Tu trazes até mim a tua longa mão


O teu braço alonga-se e abraça-me pela cintura. Retribuo: o meu braço alonga-se também, a minha mão aconchega-se no bolso das tuas calças. Seguimos rente ao rio, ao longo do rio, como se fossemos entrar na água, caminhar até à linha do horizonte.

Quem nos veja caminhar assim, como se andássemos abraçados, dir-nos-ia apaixonados, envoltos numa suave luz azul.

Vamos em silêncio. Não há pontes entre nós e nem as palavras tentam alongar-se para tecerem laços que nos unam. Há muito que o silêncio ocupou o espaço antes ocupado pela intimidade e pelo amor.

No entanto, continuamos a caminhar, unidos, levados pela ilusão de ainda sermos um casal. Mas não somos. Por vezes ainda me dizes que na tua mão que me afaga está um gesto do coração, por vezes ainda sorrio para fazer de conta que, também eu, coloco o meu coração no olhar com que pareço despir-te. Reminiscências de outros tempos. Apenas.

A verdade é esta: vamos sozinhos, uma solidão disfarçada de enamoramento, uma mulher sozinha abraçada a um homem sozinho, sem palavras, sem um bater conjunto de corações.

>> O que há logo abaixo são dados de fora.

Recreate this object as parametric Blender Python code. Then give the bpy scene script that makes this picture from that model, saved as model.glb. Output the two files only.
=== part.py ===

Digo-te, a partir de agora és apenas meu irmão. Não dizes nada. Insisto, ouviste? Nada mais! Irmão! Ouviste?

Não dizes nada.

Insisto, não ouves? Acabou! Podemos ficar amigos, irmãos, mas mais nada e que isto fique muito claro. Ouviste?

Viras-te então para mim, calmo, calmo como sempre. Nada dizes. Parado, à minha frente, seguras a minha cara entre as tuas mãos. E dizes, sabes qual é o teu mal, não sabes?

Espero. Agora sou eu que não digo nada.

Continuas, não dormes, andas cheia de sono e eu que te ature. A ver se hoje te deitas mais cedo. Esse mau humor já não se atura. E agora fecha os olhos, dorme, dorme mesmo de pé, dorme que é para não dares pelo beijo que o teu irmão te vai dar.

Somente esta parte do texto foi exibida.